The remainder of the paper is as follows. Section 2 presents a literature review. Section 3 discusses the model specification. The empirical tests for expanded rolling windows and the conditional volatility analysis are analyzed in Section 4. Section 5 gives some concluding comments.

2. Literature Review

Beginning with the influential work of Fama and French (1988), there is substantial evidence to suggest that stocks returns are predictable by dividend yields, by dividend price ratios, or by interest rate term spreads over the longer horizon, that is, from two to four years ahead (see, for example, Campbell and Shiller 1988; Fama 1998; Campbell and Cochrane 1999; Cochrane 1999; Campbell and Viceira 1999; Menzly et al. 2004). Cochrane (1999) notes that stock returns are predictable in the long run over business cycles, whereas daily, weekly, and monthly returns remain mainly unpredictable.

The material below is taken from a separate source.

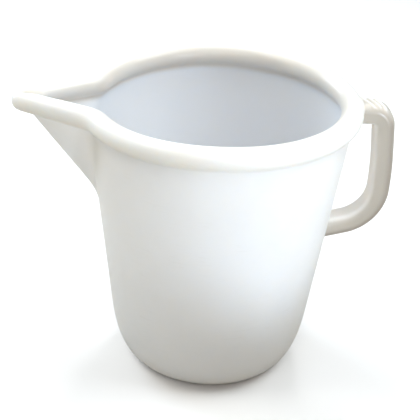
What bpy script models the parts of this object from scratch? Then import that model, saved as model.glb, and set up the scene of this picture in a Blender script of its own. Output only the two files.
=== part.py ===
"""Measuring pitcher moulded in one piece of plastic.

A tapered round vessel with a large rounded base, a thick round bead along its rim, a long beak
spout on the -X side and a D-shaped handle with thumb ridges on the +X side. Metres, +Z up. The
origin is the middle of the flat base, on the surface that the pitcher stands on.
"""

import math

import bmesh
import bpy
from mathutils import Vector

# Vessel
HEIGHT = 0.198
RIM_RADIUS = 0.086
BEAD_RADIUS = 0.0073
BEAD_FILLET = 0.0032
WALL = 0.0030
WALL_RADIUS_AT_FLOOR = 0.0638
WALL_RADIUS_UNDER_BEAD = 0.0873
BASE_CORNER_REACH = 0.019
BASE_CORNER_HEIGHT = 0.042
BASE_CORNER_POWER = 2.6

# Spout
SPOUT_HALF_ANGLE = math.radians(30.1)
SPOUT_APEX = 0.1321
SPOUT_NOSE_RADIUS = 0.0028
SPOUT_BEAD_TAPER = 0.10
SPOUT_BLEND = 0.0055
RIM_DIP = 0.0026
RIM_DIP_START_X = 0.005
RIM_DIP_END_X = -0.085
KEEL_FOOT_HEIGHT = 0.1225
KEEL_TOP_REACH = 0.1275
KEEL_NOSE_RADIUS = 0.0030
SHARPEST_NOSE = 0.0004

# Handle, with its centreline in the XZ plane and heights measured down from the rim's top
HANDLE_THICKNESS = 0.0136
HANDLE_WIDTH = 0.0185
HANDLE_OUTER_ROUNDING = 0.0055
HANDLE_INNER_ROUNDING = 0.0025
HANDLE_ROOT = Vector((0.076, -0.0117))
HANDLE_UPPER_CORNER = Vector((0.1083, -0.0117))
HANDLE_GRIP_MIDDLE = Vector((0.1116, -0.0520))
HANDLE_LOWER_CORNER = Vector((0.1105, -0.0890))
HANDLE_FOOT = Vector((0.066, -0.1003))
HANDLE_UPPER_BEND = 0.0085
HANDLE_GRIP_BEND = 0.250
HANDLE_LOWER_BEND = 0.0290

# Thumb ridges across the top of the handle's upper arm
RIDGE_COUNT = 3
RIDGE_FIRST_X = 0.0965
RIDGE_PITCH = 0.0046
RIDGE_RADIUS = 0.0021
RIDGE_SINK = 0.0013
RIDGE_SKEW = math.radians(25)
RIDGE_END = math.radians(60)

# Fineness of the facets
COLUMNS = 88
COLUMN_CROWDING = 0.78
CORNER_STEPS = 6
SPOUT_STEPS = 8
BEAD_STEPS = 13
RIDGE_STEPS = 5
WELD = 0.00001

WALL_RUN = (WALL_RADIUS_UNDER_BEAD - WALL_RADIUS_AT_FLOOR) / (HEIGHT - 2 * BEAD_RADIUS)
BEAD_HEIGHT = HEIGHT - BEAD_RADIUS
FLANK_SINE = math.sin(SPOUT_HALF_ANGLE)
HANDLE_STATIONS = (
    HANDLE_ROOT,
    HANDLE_UPPER_CORNER,
    HANDLE_GRIP_MIDDLE,
    HANDLE_LOWER_CORNER,
    HANDLE_FOOT,
)


def smooth_step(share):
    share = min(max(share, 0.0), 1.0)
    return share * share * (3.0 - 2.0 * share)


def larger_blended(first, second, width):
    """The larger of two values, rounded where they come within width of each other."""
    closeness = max(width - abs(first - second), 0.0) / width
    return max(first, second) + closeness * closeness * width / 4.0


def beaked_radius(azimuth, round_radius, flank_distance, nose_radius):
    """Plan radius of a circle with a beak, at an angle from the beak's middle.

    The beak's flanks are straight lines at flank_distance from the axis, joined by a round nose.
    """
    nose_radius = max(nose_radius, SHARPEST_NOSE)
    nose_centre = (flank_distance - nose_radius) / FLANK_SINE
    if nose_centre + nose_radius < round_radius - SPOUT_BLEND:
        return round_radius
    tangent_y = nose_radius * math.cos(SPOUT_HALF_ANGLE)
    tangent_x = nose_centre + nose_radius * FLANK_SINE
    if azimuth <= math.atan2(tangent_y, tangent_x):
        across = nose_centre * math.sin(azimuth)
        beak = nose_centre * math.cos(azimuth) + math.sqrt(nose_radius**2 - across**2)
    else:
        beak = flank_distance / math.sin(min(SPOUT_HALF_ANGLE + azimuth, math.pi / 2))
    return larger_blended(beak, round_radius, SPOUT_BLEND)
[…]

However, Valkanov (2003) emphasizes that long term predictability is mainly due to the non-stationarity issues in the regressors, such as in dividend yields and in dividend/price ratios, thereby producing spurious regression results over the longer horizon. More importantly, Cochrane (2011) reports that variations in dividend/price ratios matches almost perfectly with variations in discount rates, indicating that changes in risk-free rates and in risk premia can be substituted reported non-stationary dividend/price ratios.

In addition, Campbell and Yogo (2006), Ang and Bekaert (2007), Campbell and Thompson (2008), Hjalmarsson (2010), and Maio (2014) show that stock returns are partly predictable mainly through changes in short term interest rates over a short horizon, whereas changes in long term bond yields do not seem to predict stock returns. Obviously, short term predictability is explained by changes in the discount factor in present value models for cash flows for investors from risky assets. In fact, Boudoukh et al. (2008) stress that weak predictability over a short horizon reflects stronger predictability over a long horizon due to persistence in dividend yields and in dividend price ratios.

However, the technique we espouse in the paper for measuring stock returns predictability does not suffer from non-stationarity issues as we only analyze trading strategy returns, and compare the risk and returns that are produced by different MA frequencies and by different rolling window sizes.

Brown and Jennings (1989) note that investors use technical trading rules assuming that past prices incorporate useful information. Brock et al. (1992) report that MA rules are valuable for investors, while Sullivan et al. (1999) note that MA rules can become useless when transaction costs are considered. On the other hand, Allen and Karjalainen (1999), Lo et al. (2000), and Zhu and Zhou (2009) report that risk averse investors benefit from MA rules. Neely et al. (2014) and Ilomäki (2018) find, using monthly data, that MA rules are beneficial for investors, and Marshall et al. (2017) draws the same conclusion using daily data on US small stocks. In addition, Ni et al. (2015) report that a combination of two MA rules (or the so-called dead cross emerges) is useful for investors. However, Hudson et al. (2017) and Yamamoto (2012) conclude that MA rules are totally useless in high-frequency trading.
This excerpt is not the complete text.